[Stored items]
◇ ◇ ◇ ◇ ◇ ◇ ◇
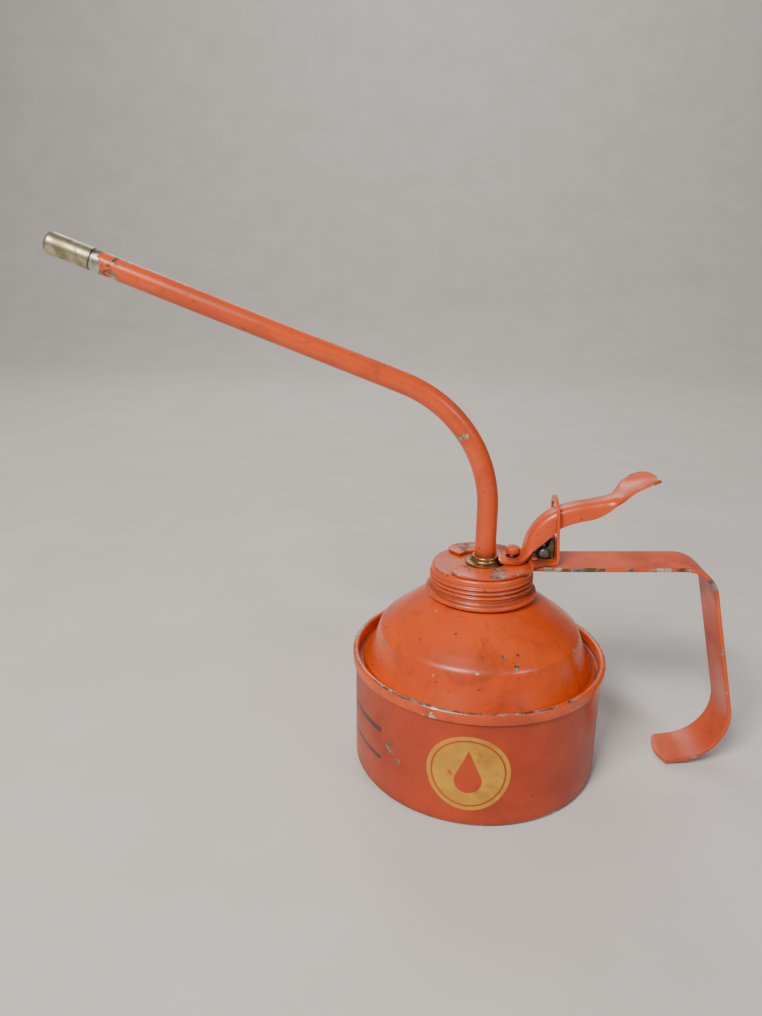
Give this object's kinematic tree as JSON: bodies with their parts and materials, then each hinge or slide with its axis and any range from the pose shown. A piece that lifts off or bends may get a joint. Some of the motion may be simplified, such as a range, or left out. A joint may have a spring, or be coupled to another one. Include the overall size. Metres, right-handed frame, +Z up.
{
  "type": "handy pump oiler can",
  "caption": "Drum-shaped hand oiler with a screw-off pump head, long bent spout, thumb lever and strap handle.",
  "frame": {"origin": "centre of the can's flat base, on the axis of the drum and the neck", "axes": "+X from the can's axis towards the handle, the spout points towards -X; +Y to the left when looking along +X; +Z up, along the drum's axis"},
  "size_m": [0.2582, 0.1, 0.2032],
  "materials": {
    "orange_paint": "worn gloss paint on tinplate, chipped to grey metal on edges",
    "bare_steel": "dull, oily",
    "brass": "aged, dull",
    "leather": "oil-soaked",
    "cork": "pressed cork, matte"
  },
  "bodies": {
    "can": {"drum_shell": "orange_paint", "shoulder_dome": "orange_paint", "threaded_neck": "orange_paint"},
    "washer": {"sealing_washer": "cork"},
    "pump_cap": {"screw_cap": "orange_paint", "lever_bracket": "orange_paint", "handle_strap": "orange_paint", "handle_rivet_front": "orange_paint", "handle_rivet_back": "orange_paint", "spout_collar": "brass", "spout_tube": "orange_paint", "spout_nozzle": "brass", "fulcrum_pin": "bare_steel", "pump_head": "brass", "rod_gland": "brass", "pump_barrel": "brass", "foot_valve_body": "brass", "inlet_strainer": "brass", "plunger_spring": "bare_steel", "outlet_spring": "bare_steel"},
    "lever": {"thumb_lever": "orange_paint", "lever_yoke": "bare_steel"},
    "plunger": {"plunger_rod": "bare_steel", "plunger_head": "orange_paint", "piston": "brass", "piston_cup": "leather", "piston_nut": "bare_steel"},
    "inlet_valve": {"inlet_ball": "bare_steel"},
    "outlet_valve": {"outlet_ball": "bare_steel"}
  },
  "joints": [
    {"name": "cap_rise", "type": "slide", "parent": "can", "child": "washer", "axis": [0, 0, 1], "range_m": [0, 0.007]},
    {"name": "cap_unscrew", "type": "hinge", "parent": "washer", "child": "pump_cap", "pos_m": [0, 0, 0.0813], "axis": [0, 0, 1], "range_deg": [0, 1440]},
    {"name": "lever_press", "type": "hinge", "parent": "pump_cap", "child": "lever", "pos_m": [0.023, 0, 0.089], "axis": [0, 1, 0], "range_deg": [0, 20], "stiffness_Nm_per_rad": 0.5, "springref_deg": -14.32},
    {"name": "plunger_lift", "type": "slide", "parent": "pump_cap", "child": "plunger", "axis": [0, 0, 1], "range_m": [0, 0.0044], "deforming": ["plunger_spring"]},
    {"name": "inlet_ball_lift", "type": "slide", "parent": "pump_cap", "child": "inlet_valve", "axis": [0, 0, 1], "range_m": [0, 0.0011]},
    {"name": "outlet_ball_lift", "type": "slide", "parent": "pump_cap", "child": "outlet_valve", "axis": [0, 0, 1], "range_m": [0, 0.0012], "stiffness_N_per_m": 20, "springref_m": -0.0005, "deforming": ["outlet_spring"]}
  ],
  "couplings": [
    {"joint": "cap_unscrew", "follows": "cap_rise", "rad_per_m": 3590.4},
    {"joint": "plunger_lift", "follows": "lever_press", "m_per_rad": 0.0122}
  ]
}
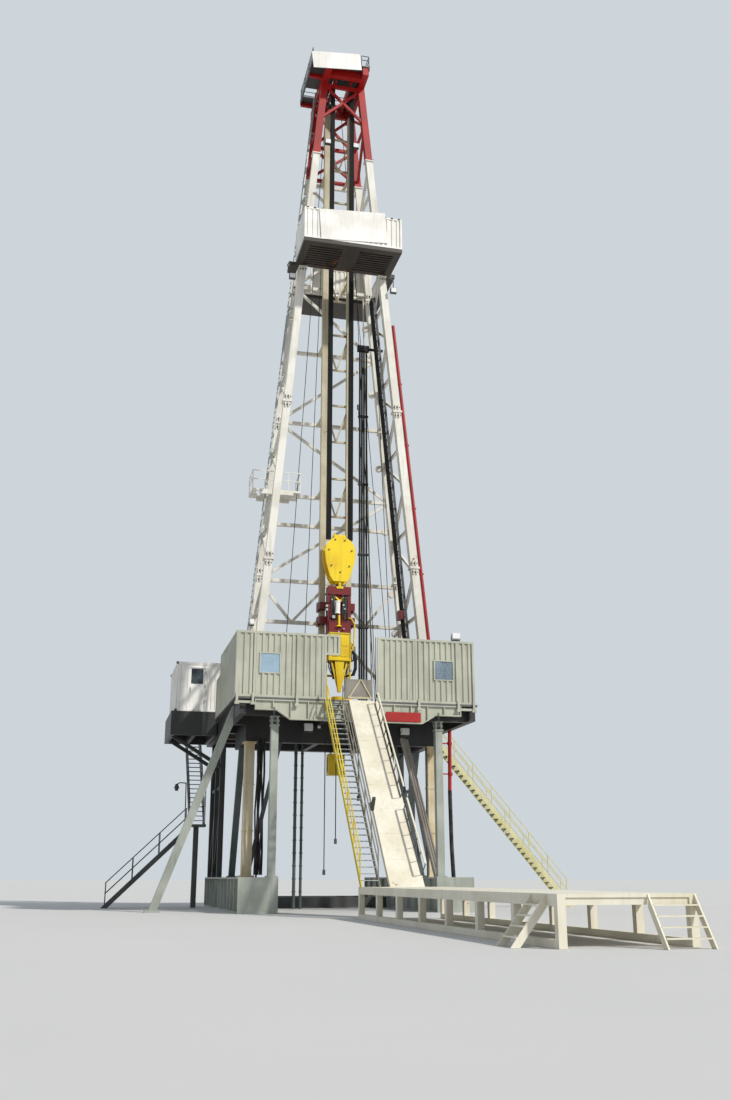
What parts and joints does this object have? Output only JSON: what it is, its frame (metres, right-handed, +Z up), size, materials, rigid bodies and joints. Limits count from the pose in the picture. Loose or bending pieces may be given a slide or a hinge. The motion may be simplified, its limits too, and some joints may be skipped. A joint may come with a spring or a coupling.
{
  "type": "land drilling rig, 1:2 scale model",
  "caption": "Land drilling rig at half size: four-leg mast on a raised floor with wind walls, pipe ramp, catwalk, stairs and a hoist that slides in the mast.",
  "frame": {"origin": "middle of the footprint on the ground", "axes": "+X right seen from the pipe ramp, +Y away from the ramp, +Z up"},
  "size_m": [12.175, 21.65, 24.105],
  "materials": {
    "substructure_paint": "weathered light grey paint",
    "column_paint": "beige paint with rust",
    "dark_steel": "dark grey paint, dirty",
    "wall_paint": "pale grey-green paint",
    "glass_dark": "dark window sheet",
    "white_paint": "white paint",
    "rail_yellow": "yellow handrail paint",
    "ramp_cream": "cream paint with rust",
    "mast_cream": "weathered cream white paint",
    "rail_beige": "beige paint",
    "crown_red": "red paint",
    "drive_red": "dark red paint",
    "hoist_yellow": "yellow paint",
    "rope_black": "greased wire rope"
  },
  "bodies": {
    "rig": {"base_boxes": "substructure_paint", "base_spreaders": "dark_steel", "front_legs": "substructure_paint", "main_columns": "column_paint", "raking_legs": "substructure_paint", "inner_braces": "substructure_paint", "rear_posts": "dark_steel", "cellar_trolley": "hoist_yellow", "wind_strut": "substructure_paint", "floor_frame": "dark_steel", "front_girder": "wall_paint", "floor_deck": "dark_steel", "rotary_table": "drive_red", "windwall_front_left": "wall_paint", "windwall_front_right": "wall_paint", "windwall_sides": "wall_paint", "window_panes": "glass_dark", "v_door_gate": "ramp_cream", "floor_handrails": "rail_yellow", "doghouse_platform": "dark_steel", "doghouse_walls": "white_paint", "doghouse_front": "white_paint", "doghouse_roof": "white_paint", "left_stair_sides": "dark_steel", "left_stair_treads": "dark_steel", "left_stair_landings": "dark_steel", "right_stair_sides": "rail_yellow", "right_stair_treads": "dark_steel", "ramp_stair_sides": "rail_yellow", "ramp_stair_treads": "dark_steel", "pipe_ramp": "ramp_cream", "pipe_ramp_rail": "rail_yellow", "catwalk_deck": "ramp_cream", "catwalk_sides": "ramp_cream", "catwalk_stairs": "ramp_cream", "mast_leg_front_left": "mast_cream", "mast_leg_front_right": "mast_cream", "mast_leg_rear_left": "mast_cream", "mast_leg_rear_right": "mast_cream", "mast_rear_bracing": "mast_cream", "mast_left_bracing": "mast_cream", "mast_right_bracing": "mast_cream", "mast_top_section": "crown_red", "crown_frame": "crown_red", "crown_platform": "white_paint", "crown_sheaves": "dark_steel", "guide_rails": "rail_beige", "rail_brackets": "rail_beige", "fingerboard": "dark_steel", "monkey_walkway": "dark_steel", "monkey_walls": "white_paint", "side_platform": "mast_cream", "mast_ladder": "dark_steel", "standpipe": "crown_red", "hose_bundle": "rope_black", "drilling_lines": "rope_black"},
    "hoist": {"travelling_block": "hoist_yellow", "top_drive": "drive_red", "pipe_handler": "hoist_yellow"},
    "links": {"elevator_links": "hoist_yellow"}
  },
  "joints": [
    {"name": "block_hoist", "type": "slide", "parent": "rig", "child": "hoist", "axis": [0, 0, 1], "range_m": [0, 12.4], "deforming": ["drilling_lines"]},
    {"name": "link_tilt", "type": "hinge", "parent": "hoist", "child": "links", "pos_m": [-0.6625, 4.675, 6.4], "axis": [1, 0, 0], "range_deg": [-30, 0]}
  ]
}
◇ ◇ ◇ ◇ ◇ ◇ ◇
◆ WRITTEN REQUEST
Restate the whole listing exactly.

◆ OUTPUT BELOW
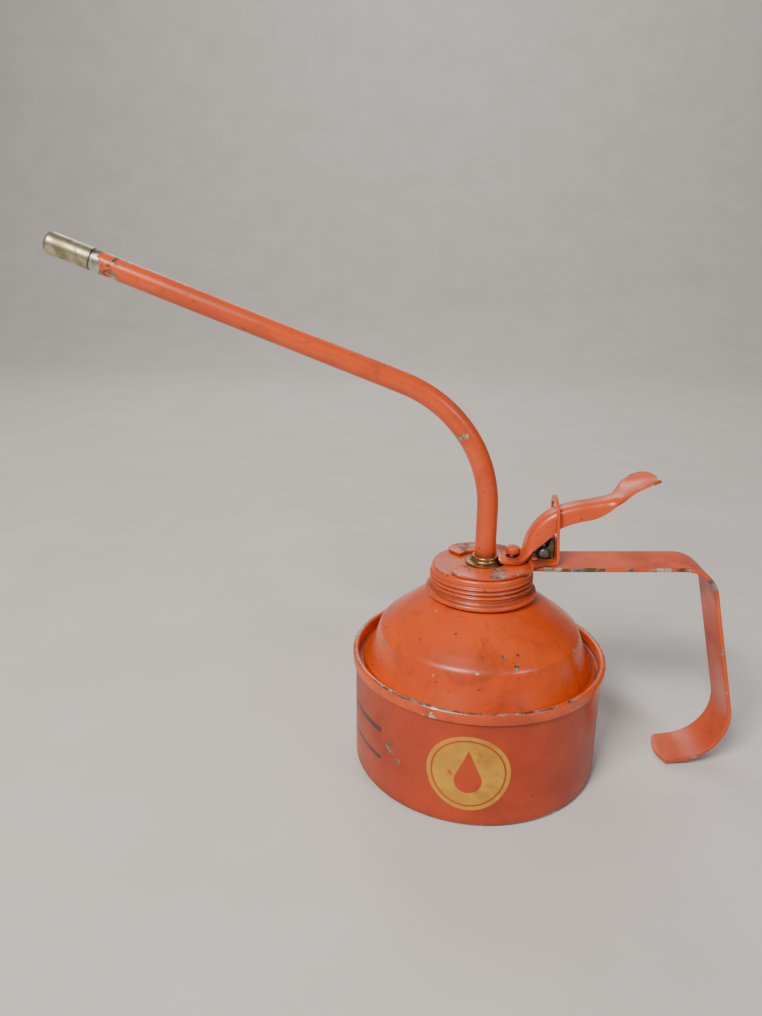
Give this object's kinematic tree as JSON: bodies with their parts and materials, then each hinge or slide with its axis and any range from the pose shown. A piece that lifts off or bends may get a joint. Some of the motion may be simplified, such as a range, or left out. A joint may have a spring, or be coupled to another one. Include the overall size. Metres, right-handed frame, +Z up.
{
  "type": "handy pump oiler can",
  "caption": "Drum-shaped hand oiler with a screw-off pump head, long bent spout, thumb lever and strap handle.",
  "frame": {"origin": "centre of the can's flat base, on the axis of the drum and the neck", "axes": "+X from the can's axis towards the handle, the spout points towards -X; +Y to the left when looking along +X; +Z up, along the drum's axis"},
  "size_m": [0.2582, 0.1, 0.2032],
  "materials": {
    "orange_paint": "worn gloss paint on tinplate, chipped to grey metal on edges",
    "bare_steel": "dull, oily",
    "brass": "aged, dull",
    "leather": "oil-soaked",
    "cork": "pressed cork, matte"
  },
  "bodies": {
    "can": {"drum_shell": "orange_paint", "shoulder_dome": "orange_paint", "threaded_neck": "orange_paint"},
    "washer": {"sealing_washer": "cork"},
    "pump_cap": {"screw_cap": "orange_paint", "lever_bracket": "orange_paint", "handle_strap": "orange_paint", "handle_rivet_front": "orange_paint", "handle_rivet_back": "orange_paint", "spout_collar": "brass", "spout_tube": "orange_paint", "spout_nozzle": "brass", "fulcrum_pin": "bare_steel", "pump_head": "brass", "rod_gland": "brass", "pump_barrel": "brass", "foot_valve_body": "brass", "inlet_strainer": "brass", "plunger_spring": "bare_steel", "outlet_spring": "bare_steel"},
    "lever": {"thumb_lever": "orange_paint", "lever_yoke": "bare_steel"},
    "plunger": {"plunger_rod": "bare_steel", "plunger_head": "orange_paint", "piston": "brass", "piston_cup": "leather", "piston_nut": "bare_steel"},
    "inlet_valve": {"inlet_ball": "bare_steel"},
    "outlet_valve": {"outlet_ball": "bare_steel"}
  },
  "joints": [
    {"name": "cap_rise", "type": "slide", "parent": "can", "child": "washer", "axis": [0, 0, 1], "range_m": [0, 0.007]},
    {"name": "cap_unscrew", "type": "hinge", "parent": "washer", "child": "pump_cap", "pos_m": [0, 0, 0.0813], "axis": [0, 0, 1], "range_deg": [0, 1440]},
    {"name": "lever_press", "type": "hinge", "parent": "pump_cap", "child": "lever", "pos_m": [0.023, 0, 0.089], "axis": [0, 1, 0], "range_deg": [0, 20], "stiffness_Nm_per_rad": 0.5, "springref_deg": -14.32},
    {"name": "plunger_lift", "type": "slide", "parent": "pump_cap", "child": "plunger", "axis": [0, 0, 1], "range_m": [0, 0.0044], "deforming": ["plunger_spring"]},
    {"name": "inlet_ball_lift", "type": "slide", "parent": "pump_cap", "child": "inlet_valve", "axis": [0, 0, 1], "range_m": [0, 0.0011]},
    {"name": "outlet_ball_lift", "type": "slide", "parent": "pump_cap", "child": "outlet_valve", "axis": [0, 0, 1], "range_m": [0, 0.0012], "stiffness_N_per_m": 20, "springref_m": -0.0005, "deforming": ["outlet_spring"]}
  ],
  "couplings": [
    {"joint": "cap_unscrew", "follows": "cap_rise", "rad_per_m": 3590.4},
    {"joint": "plunger_lift", "follows": "lever_press", "m_per_rad": 0.0122}
  ]
}
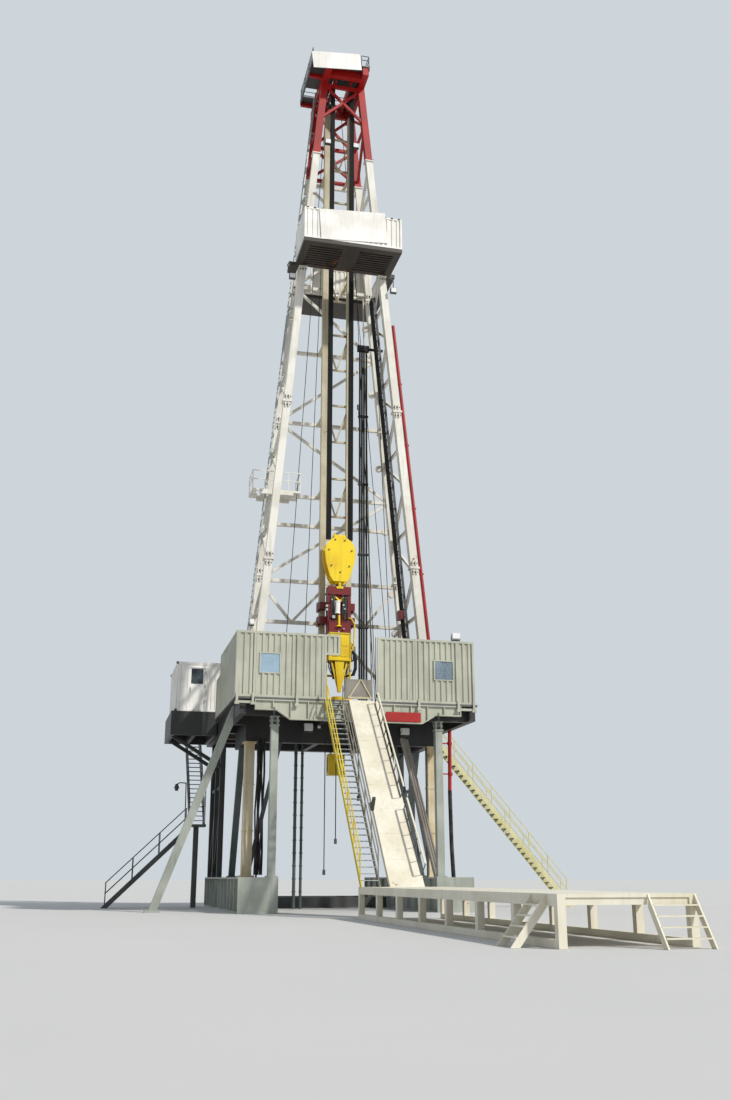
What parts and joints does this object have? Output only JSON: what it is, its frame (metres, right-handed, +Z up), size, materials, rigid bodies and joints. Limits count from the pose in the picture. Loose or bending pieces may be given a slide or a hinge. The motion may be simplified, its limits too, and some joints may be skipped. A joint may come with a spring or a coupling.
{
  "type": "land drilling rig, 1:2 scale model",
  "caption": "Land drilling rig at half size: four-leg mast on a raised floor with wind walls, pipe ramp, catwalk, stairs and a hoist that slides in the mast.",
  "frame": {"origin": "middle of the footprint on the ground", "axes": "+X right seen from the pipe ramp, +Y away from the ramp, +Z up"},
  "size_m": [12.175, 21.65, 24.105],
  "materials": {
    "substructure_paint": "weathered light grey paint",
    "column_paint": "beige paint with rust",
    "dark_steel": "dark grey paint, dirty",
    "wall_paint": "pale grey-green paint",
    "glass_dark": "dark window sheet",
    "white_paint": "white paint",
    "rail_yellow": "yellow handrail paint",
    "ramp_cream": "cream paint with rust",
    "mast_cream": "weathered cream white paint",
    "rail_beige": "beige paint",
    "crown_red": "red paint",
    "drive_red": "dark red paint",
    "hoist_yellow": "yellow paint",
    "rope_black": "greased wire rope"
  },
  "bodies": {
    "rig": {"base_boxes": "substructure_paint", "base_spreaders": "dark_steel", "front_legs": "substructure_paint", "main_columns": "column_paint", "raking_legs": "substructure_paint", "inner_braces": "substructure_paint", "rear_posts": "dark_steel", "cellar_trolley": "hoist_yellow", "wind_strut": "substructure_paint", "floor_frame": "dark_steel", "front_girder": "wall_paint", "floor_deck": "dark_steel", "rotary_table": "drive_red", "windwall_front_left": "wall_paint", "windwall_front_right": "wall_paint", "windwall_sides": "wall_paint", "window_panes": "glass_dark", "v_door_gate": "ramp_cream", "floor_handrails": "rail_yellow", "doghouse_platform": "dark_steel", "doghouse_walls": "white_paint", "doghouse_front": "white_paint", "doghouse_roof": "white_paint", "left_stair_sides": "dark_steel", "left_stair_treads": "dark_steel", "left_stair_landings": "dark_steel", "right_stair_sides": "rail_yellow", "right_stair_treads": "dark_steel", "ramp_stair_sides": "rail_yellow", "ramp_stair_treads": "dark_steel", "pipe_ramp": "ramp_cream", "pipe_ramp_rail": "rail_yellow", "catwalk_deck": "ramp_cream", "catwalk_sides": "ramp_cream", "catwalk_stairs": "ramp_cream", "mast_leg_front_left": "mast_cream", "mast_leg_front_right": "mast_cream", "mast_leg_rear_left": "mast_cream", "mast_leg_rear_right": "mast_cream", "mast_rear_bracing": "mast_cream", "mast_left_bracing": "mast_cream", "mast_right_bracing": "mast_cream", "mast_top_section": "crown_red", "crown_frame": "crown_red", "crown_platform": "white_paint", "crown_sheaves": "dark_steel", "guide_rails": "rail_beige", "rail_brackets": "rail_beige", "fingerboard": "dark_steel", "monkey_walkway": "dark_steel", "monkey_walls": "white_paint", "side_platform": "mast_cream", "mast_ladder": "dark_steel", "standpipe": "crown_red", "hose_bundle": "rope_black", "drilling_lines": "rope_black"},
    "hoist": {"travelling_block": "hoist_yellow", "top_drive": "drive_red", "pipe_handler": "hoist_yellow"},
    "links": {"elevator_links": "hoist_yellow"}
  },
  "joints": [
    {"name": "block_hoist", "type": "slide", "parent": "rig", "child": "hoist", "axis": [0, 0, 1], "range_m": [0, 12.4], "deforming": ["drilling_lines"]},
    {"name": "link_tilt", "type": "hinge", "parent": "hoist", "child": "links", "pos_m": [-0.6625, 4.675, 6.4], "axis": [1, 0, 0], "range_deg": [-30, 0]}
  ]
}